03.04.2014 by chem
Hello everyone
I am new to this forum. I have never been one to openly talk about myself on the internet so please bear with me while I try to step out of my comfort zone. I am almost at my wit's end and am in need of some advice. Here is a brief synopsis of myself. I am a female in my early 30's on the ASPD tree. I feel almost certain I have alexithymia. My trouble is with my significant other. She says I am unreadable and lack emotions. I try to tell her I do have emotions but I can never explain myself to her. This has become a big problem. She seems to think I do not care or love her because she does not see the emotions in me. Our relationship is now in its seventh year and I would like it to continue but it seems she is always unhappy with me. She complains that I cannot empathize with her. The only strong emotion I have displayed since the start of this relationship is anger. When I am angry I can blow up. I rarely cry and that also bothers her. My brother committed suicide four months ago to this day and I do cry when I think of him. Other than that I just do not cry. I try to tell her that I love her. I do whatever I can (in my own ways, the only ways I know how) to show her I love her. It just does not seem like enough for her. We have been on the verge of splitting up because she always wants me to talk about my emotions and if I do not talk about them or if I do not show emotions she just assumes I do not care.
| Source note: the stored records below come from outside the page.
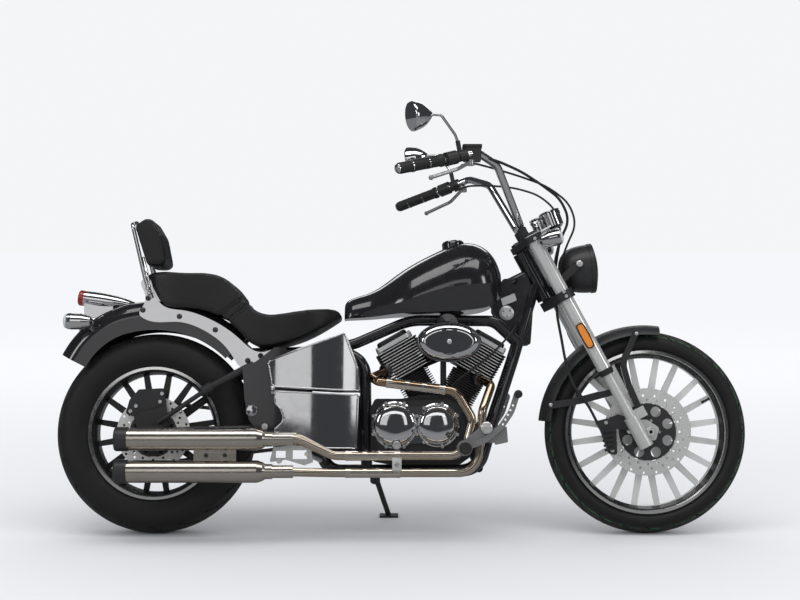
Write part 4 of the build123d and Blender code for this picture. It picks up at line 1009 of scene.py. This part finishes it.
# bright beads that follow the edges of the side covers' panels
beads = {"thick": 5.0, "step": 14.0, "inset": 5.0, "outlines": [
    [(376, 552), (384, 562), (473, 599), (626, 652), (634, 640), (649, 599), (673, 536), (678, 464),
     (592, 464), (399, 476), (388, 485)],
    [(399, 458), (404, 466), (673, 452), (667, 278), (399, 278), (401, 339), (425, 365), (428, 383),
     (419, 406), (401, 426)]]}
beadTubes = []
for outline in beads["outlines"]:
    middle = Vector([sum(q) / len(outline) for q in zip(*outline)])
    corners = [Vector(p) + (middle - Vector(p)).normalized() * beads["inset"] for p in outline]
    for side in (-1, 1):
        line = []
        for a, b in zip(corners, corners[1:] + corners[:1]):
            count = max(1, round((b - a).length / beads["step"]))
            for i in range(count):
                x, z = a.lerp(b, i / count)
                place, _ = surfaceHit(nodes["side_covers"], (x, side * 260, z), (0, -side, 0))
                if place is not None:
                    line.append(tuple(leanMatrix.inverted() @ place * 1000))
        beadTubes.append(tubePiece(line, beads["thick"]))
joined("cover_beads", beadTubes, "chrome", "chassis")

copied(boxPiece((12, 26, 5), 1.5), [posed((396, y * 148, 468), (0, y, 0)) for y in (-1, 1)],
       "cover_clips", "chrome", "chassis")
print("trim placed")

# floor, light and camera
# near and far are the floor's colours: painted shade round the motorcycle, and painted light far off; dimmed
# is the floor's painted reflection
studio = {"floorSize": 80.0, "near": (0.6, 0.607, 0.622), "far": (0.935, 0.942, 0.95), "reach": (0.5, 7.0),
          "world": (0.97, 0.98, 1.0), "worldPower": 1.0, "mirrored": (0.045, 0.046, 0.05),
          "shown": (0.9, 0.915, 0.93), "dimmed": (0.2, 0.2, 0.205)}
bpy.ops.mesh.primitive_plane_add(size=studio["floorSize"], location=(0, 0, 0))
floor = bpy.context.object
floor.name = "studio_floor"
floorPaint = Paint("studio_floor", Specular_IOR_Level=0.0, Roughness=0.9)
# the floor is painted darker near the motorcycle, a painted shadow round it, and paler far off, painted
# light that evens out the lamps' falloff toward the wall
away = floorPaint.radius((0, 0, 0), (0, 0, 1))
pale = floorPaint.mixColour(floorPaint.mapped(away, *studio["reach"]), studio["near"], studio["far"])
# in reflections the floor shows the dimmed colour: a painted reflection darker than the floor
ray = floorPaint.add("ShaderNodeLightPath", {}, want="Is Glossy Ray")
floorPaint.put("Base Color", floorPaint.mixColour(ray, pale, studio["dimmed"]))
floor.data.materials.append(floorPaint.material)

# the world lights the scene as a pale studio; the camera sees a plain wall and polished metal a dimmed one
world = bpy.data.worlds.new("studio")
bpy.context.scene.world = world
world.use_nodes = True
tree = world.node_tree
wall = tree.nodes["Background"]
wall.inputs[0].default_value = (*studio["world"], 1.0)
wall.inputs[1].default_value = studio["worldPower"]
path = tree.nodes.new("ShaderNodeLightPath")
seen = wall
for ray, colour in (("Is Glossy Ray", studio["mirrored"]), ("Is Camera Ray", studio["shown"])):
    other = tree.nodes.new("ShaderNodeBackground")
    other.inputs[0].default_value = (*colour, 1.0)
    other.inputs[1].default_value = 1.0
    mixed = tree.nodes.new("ShaderNodeMixShader")
    tree.links.new(path.outputs[ray], mixed.inputs[0])
    tree.links.new(seen.outputs[0], mixed.inputs[1])
    tree.links.new(other.outputs[0], mixed.inputs[2])
    seen = mixed
tree.links.new(seen.outputs[0], tree.nodes["World Output"].inputs[0])

lamps = {  # place, aim, size, watts
    "top": ((0.0, -1.2, 4.2), (0.0, 0.0, 0.5), (4.8, 1.8), 70.0),
    "front": ((-0.6, -6.2, 3.4), (0.0, 0.0, 0.7), (5.0, 0.9), 15.0),
    "left": ((-4.2, -3.4, 2.5), (-0.2, 0.0, 0.6), (0.9, 1.8), 24.0),
    "right": ((4.4, -3.0, 2.5), (0.3, 0.0, 0.6), (0.9, 1.8), 24.0),
    "cardRear": ((-2.1, -6.4, 2.1), (-0.3, 0.0, 0.6), (2.4, 1.7), 7.5),
    "cardFront": ((1.5, -6.4, 2.1), (0.3, 0.0, 0.6), (0.8, 1.7), 3.5),
    "behind": ((0.0, 5.0, 3.4), (0.0, 0.0, 0.7), (5.0, 1.1), 36.0)}
for name, (place, aim, size, watts) in lamps.items():
    lamp = bpy.data.lights.new(name, "AREA")
    lamp.shape = "RECTANGLE"
    lamp.size, lamp.size_y = size
    lamp.energy = watts
    lampObject = bpy.data.objects.new("lamp_" + name, lamp)
    bpy.context.scene.collection.objects.link(lampObject)
    lampObject.location = place
    lampObject.rotation_euler = (Vector(aim) - Vector(place)).to_track_quat("-Z", "Y").to_euler()

view = {"place": (805.7, -4800, 371), "pitch": 3.24, "lens": 64.8}
camera = bpy.data.cameras.new("camera")
camera.lens = view["lens"]
camera.sensor_width = 36.0
cameraObject = bpy.data.objects.new("camera", camera)
bpy.context.scene.collection.objects.link(cameraObject)
cameraObject.location = parked(*view["place"])
cameraObject.rotation_euler = (math.radians(90 - view["pitch"]), 0, 0)
bpy.context.scene.camera = cameraObject
bpy.context.scene.view_settings.view_transform = "Standard"
print("studio ready")
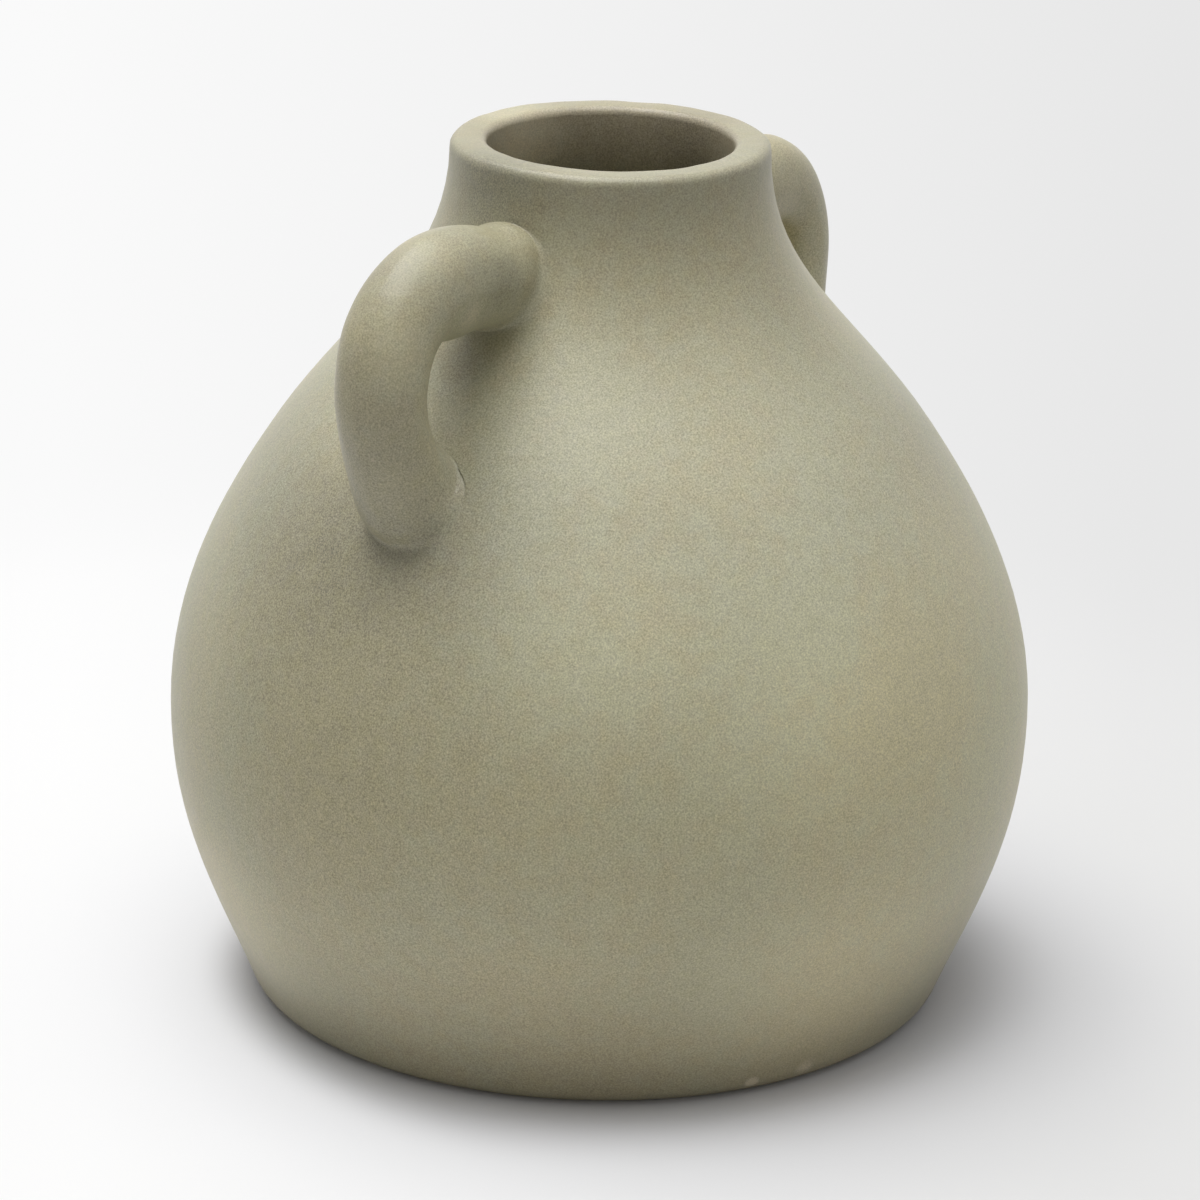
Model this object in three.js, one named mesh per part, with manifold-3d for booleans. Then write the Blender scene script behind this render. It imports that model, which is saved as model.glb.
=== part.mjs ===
// Two-handled ceramic milk jug: a round thrown body with a narrow neck and a thick flat lip,
// and two short pulled handles luted on between neck and shoulder.
// Millimetres, +Z up. The origin is the middle of the circle that the jug stands on.

import * as THREE from 'three';
import * as BufferGeometryUtils from 'three/addons/utils/BufferGeometryUtils.js';
import Module from 'manifold-3d';

const wasm = await Module();
wasm.setup();

// Outside of the body, from the foot up
const footRadius = 103.2;
const footLean = THREE.MathUtils.degToRad(19.1);
const footFullness = 27.1;
const footRounding = 8;
const bellyRadius = 128.3;
const bellyHeight = 88.7;
const bellyFullnessBelow = 40.4;
const bellyFullnessAbove = 37.3;
const shoulderRadius = 99.1;
const shoulderHeight = 169.3;
const shoulderLean = THREE.MathUtils.degToRad(33);
const shoulderFullnessBelow = 15.2;
const shoulderFullnessAbove = 42;
const neckFullness = 38.2;
const lipRadius = 46.7;
const jugHeight = 260;

// Wall, mouth and foot
const mouthRadius = 36;
const lipOuterRounding = 2.4;
const lipInnerRounding = 1.4;
const bellyWall = 7;
const floorThickness = 8.5;
const floorRounding = 16;
const footRingWidth = 13;
const footRecessDepth = 2.5;

// Handles: each is one pulled roll, drawn from the neck out, over and down to the shoulder
const handleTopBelowLip = 32.2;
const handleTopReach = 47.4;
const handlePastShoulder = 11.3;
const handleOuterBelowTop = 19.4;
const handleBendAbove = 17.3;
const handleBendBelow = 9;
const handleFootAboveShoulder = -0.1;
const handleFootReach = 4.4;
const handleFootLift = THREE.MathUtils.degToRad(27);
const handleThickness = 21.8;
const handleWidth = 24.2;
const handleTopThicker = 7;
const handleTopWider = 3.5;
const handleSquareness = 2.4;
const rootFlare = 3;
const rootFlareReach = 14;
const rootDepth = 5;
const lutingGap = 0.3;

// The right handle was set by hand: off opposite, slimmer, lower and closer in than the left one
const rightHandleTurn = THREE.MathUtils.degToRad(2);
const rightHandleThinner = 3;
const rightHandleDrop = 3.9;
const rightHandleCloser = 5.7;
const rightHandleShorterReach = 7.8;

// Facets
const aroundBody = 72;
const alongWall = 24;
const alongInnerWall = 16;
const roundingSteps = 4;
const aroundHandle = 24;
const alongHandle = 32;

const glaze = { roughness: 0.55, metalness: 0 };
const bodyFinish = new THREE.MeshStandardMaterial({ color: 0xa8a48a, ...glaze });
const leftHandleFinish = new THREE.MeshStandardMaterial({ color: 0xa39e84, ...glaze });
const rightHandleFinish = new THREE.MeshStandardMaterial({ color: 0x9f9b82, ...glaze });

// Wall curve in the plane of radius and height: three arcs that share their tangents
function makeWallCurve() {
  const foot = new THREE.Vector2(footRadius, 0);
  const belly = new THREE.Vector2(bellyRadius, bellyHeight);
  const shoulder = new THREE.Vector2(shoulderRadius, shoulderHeight);
  const lip = new THREE.Vector2(lipRadius, jugHeight - lipOuterRounding);
  const upFromFoot = new THREE.Vector2(Math.sin(footLean), Math.cos(footLean));
  const upFromShoulder = new THREE.Vector2(-Math.sin(shoulderLean), Math.cos(shoulderLean));

  const wall = new THREE.CurvePath();
  wall.add(new THREE.CubicBezierCurve(
    foot,
    foot.clone().addScaledVector(upFromFoot, footFullness),
    new THREE.Vector2(bellyRadius, bellyHeight - bellyFullnessBelow),
    belly,
  ));
  wall.add(new THREE.CubicBezierCurve(
    belly,
    new THREE.Vector2(bellyRadius, bellyHeight + bellyFullnessAbove),
    shoulder.clone().addScaledVector(upFromShoulder, -shoulderFullnessBelow),
    shoulder,
  ));
  wall.add(new THREE.CubicBezierCurve(
    shoulder,
    shoulder.clone().addScaledVector(upFromShoulder, shoulderFullnessAbove),
    new THREE.Vector2(lipRadius, lip.y - neckFullness),
    lip,
  ));
  return wall;
}

const wallCurve = makeWallCurve();

// Outward normal of the wall, which is level at the belly and at the lip
function wallNormal(along) {
  const tangent = wallCurve.getTangent(along);
  return new THREE.Vector2(tangent.y, -tangent.x);
}

// A point of the wall, moved inwards by depth
function wallPoint(along, depth) {
  return wallCurve.getPoint(along).addScaledVector(wallNormal(along), -depth);
}

// Halves a span of the wall curve until test(along) changes from false to true
function findAlong(test) {
  let low = 0;
  let high = 1;
  for (let step = 0; step < 40; step += 1) {
    const middle = (low + high) / 2;
    if (test(middle)) {
      high = middle;
    } else {
      low = middle;
    }
  }
  return high;
}

// The wall grows from its thickness at the belly to the thicker lip
function wallThickness(along) {
  const lipWall = lipRadius - mouthRadius;
  const height = wallCurve.getPoint(along).y;
  const rise = THREE.MathUtils.smoothstep(height, bellyHeight, jugHeight - lipOuterRounding);
  return THREE.MathUtils.lerp(bellyWall, lipWall, rise);
}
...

I do care and I want our relationship to work. I do not like feeling pressured to be emotive. I am not a talker to begin with. What can I do or what can I say to get her to understand? I would do anything for her but I just cannot talk about or describe my emotions the way she wishes I would. At this point in time I will gladly listen to any advice. Any ideas or suggestions are much welcomed. Thank you all for your time and I hope you all have a stress free day.